When you create a sketch you automatically enter the Sketch workspace and when you finish a sketch you automatically leave the Sketch workspace and return to the one you were previously in, probably the solid workspace. The icons have a different style in each workspace, but there are lots of analogs across workspaces. There is an extrude function in both the solid and surface workspaces, for example.


If you use a 3D input device it will have its own navigation idioms that you can customize.

You can also use the navigation icons at the bottom of the workspace.

Click the leftmost button and the click and drag on the workspace to rotate the view of the object about the origin, the same effect you get with the navigation cube in the upper right corner of the workspace.

Click the second icon and then click any plane. Fusion 360 will rotate the view so you are looking directly at that plane straight on. You can click on construction planes or flat parts of your 3D model.

Click the hand to move the view of the object left or right or up or down.

Click the magnifying glass icons to zoom in or out.

If you use a regular mouse you can drag a drawing around with a middle mouse button. Fusion 360 is harder to use with a 2-button or laptop mouse, but not impossible. You can zoom in and out by rolling a thumb wheel.

There is a difference between changing your view of an object and moving an object to a different location within the workspace. There is a use for both, but mostly for the former. Mostly you will want to change your view. If you accidentally move a body instead of your view of it, you will be asked if you want to capture the current position or revert to their original position whenever you are finished the current edit or addition.

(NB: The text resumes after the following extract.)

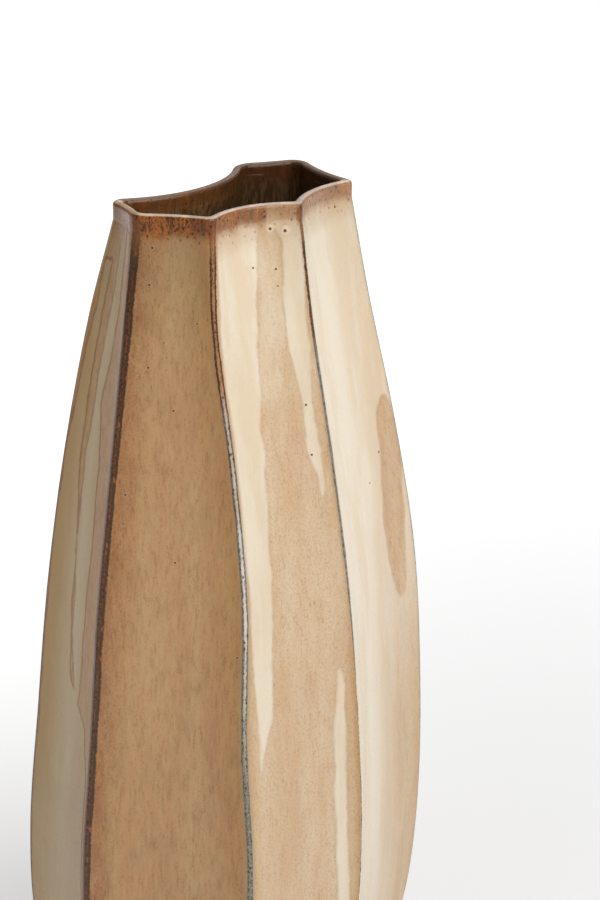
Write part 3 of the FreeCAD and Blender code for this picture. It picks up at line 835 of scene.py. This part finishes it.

When you are creating a sketch one of the ways you can influence the 3D model is by creating constraints that limit where parts of the sketch can be, how they are aligned or how they are connected. Constraints allow you to describe parts of a model using named relationships, such as “parallel” or “perpendicular” or “colinear” or “coincident”, which means that two things are in the same place, such as the center of two circles.

Constraints are better than numbers if you have the choice of using either. Constraints adjust automatically. For example, if you indicate that a line is tangent to a circle, and then drag the other end of the line around, the first end remains tangent to the circle.

With enough constraints nothing can move and a sketch changes from blue lines to black lines. It is possible for some parts of a sketch to be black and some blue. A blue sketch can still be used by other commands, but if you make changes earlier in the timeline a blue sketch will be more likely to fail and need to be edited again.

If you make a change earlier in a timeline and break a constraint, you can reassign it to fix it, or you can delete the constraint.

You can delete a constraint, but some objects like rectangles create a lot of constraints in a single action, and deleting them can be tedious, so you can delete the object and the constraints go away with it.

Common Idioms – Things to Learn

Here are some common idioms that can be useful for drawing and working with components:

  • Draw using constraints as much as practical
  • Use dimensions to make it possible to make changes easily by clicking them later
  • Define parameters for all the important measurements in your sketches and use their names instead of numbers
  • Use parameters in all of the various create and modify tools when they ask for input values for things like lengths and counts
  • Create cylindrical holes in a model and use the thread function to create threads there
  • Use the center point of the origin to help align components
  • Use the origin planes to help align components
  • Draw a sketch and extrude (press/pull) a shape to create or join a body
  • Draw a sketch and extrude (press/pull) a shape to remove from a body
  • Construct a plane and then use it to split a body into two or more bodies
  • Combine two or more bodies into one body
  • Repeat a pattern in a circle some number of times
  • Repeat a pattern in one or two linear directions
  • Draw two profiles with sketches and connect them with a loft
  • Create a coil and use it to create a helical path for a sweep
  • Project a shape from one sketch into a different sketch on a different plane
  • Copy a body from one component to another within the same document
  • Create a sketch and revolve it around an axis
  • Create a surface by extruding a solid, then use that surface to cut other solids or other parts of that solid
  • Create a form, modify it and convert it to a solid body
  • Create a mirror in a sketch across some line so you only need to draw one side of a shape and the other is automatically drawn and updated
  • Create a mirror of a 3D body along some plane so you only need to create one half of it and the other is automatically drawn and updated
  • Move bodies around, especially if you have just pasted one, or have drawn separate bodies that aren’t oriented correctly for your needs.
  • Copy a component and then select a new parent in the same document and use “Paste New” to produce a duplicate component with its own timeline.
  • Use Derive to bring a component from one document into another, and use “Break Link” to effectively make a copy within the document instead of using it by reference from the other document (which happens by default).

About Exported Files

You can export your model in a few different formats via the Export selection in the file menu. The file menu is very close to the undo and redo buttons at the top of the window, above the tool icons. It is second from the left in this image.

  • .stl files. STL stands for Stereo Lithography and the file defines triangles without any information about the size of the model. It has no design information in it. Fusion 360 can import a .stl file and it becomes a mesh. You can convert a mesh to a body that can be edited. Also, meshes themselves can be edited.
  • .step files. STEP stands for Standard for the Exchange of Product Data and is also known as ISO 10303. It contains enough information to know the size and scale and to potentially edit the file. Fusion 360 can import a STEP file and you can convert it to a body that can be edited, but it has no timeline – you cannot edit its sketches or other drawing steps.
  • .f3d files. This is the native Fusion 360 file format. These files serve as a backup for whichever components are selected. Select the top level component to create a copy that could be loaded into someone else’s Fusion 360 account, or be archived for release management. These files contain the entire timeline for the included components.
  • There are lots of other formats for different purposes and for exchanging models with different kinds of systems.

3D Input Devices

A 3D input device can make Fusion 360 easier and more efficient to use. There are controllers that work like a 3D mouse, or a drawing tablet you use with a special pen, etc.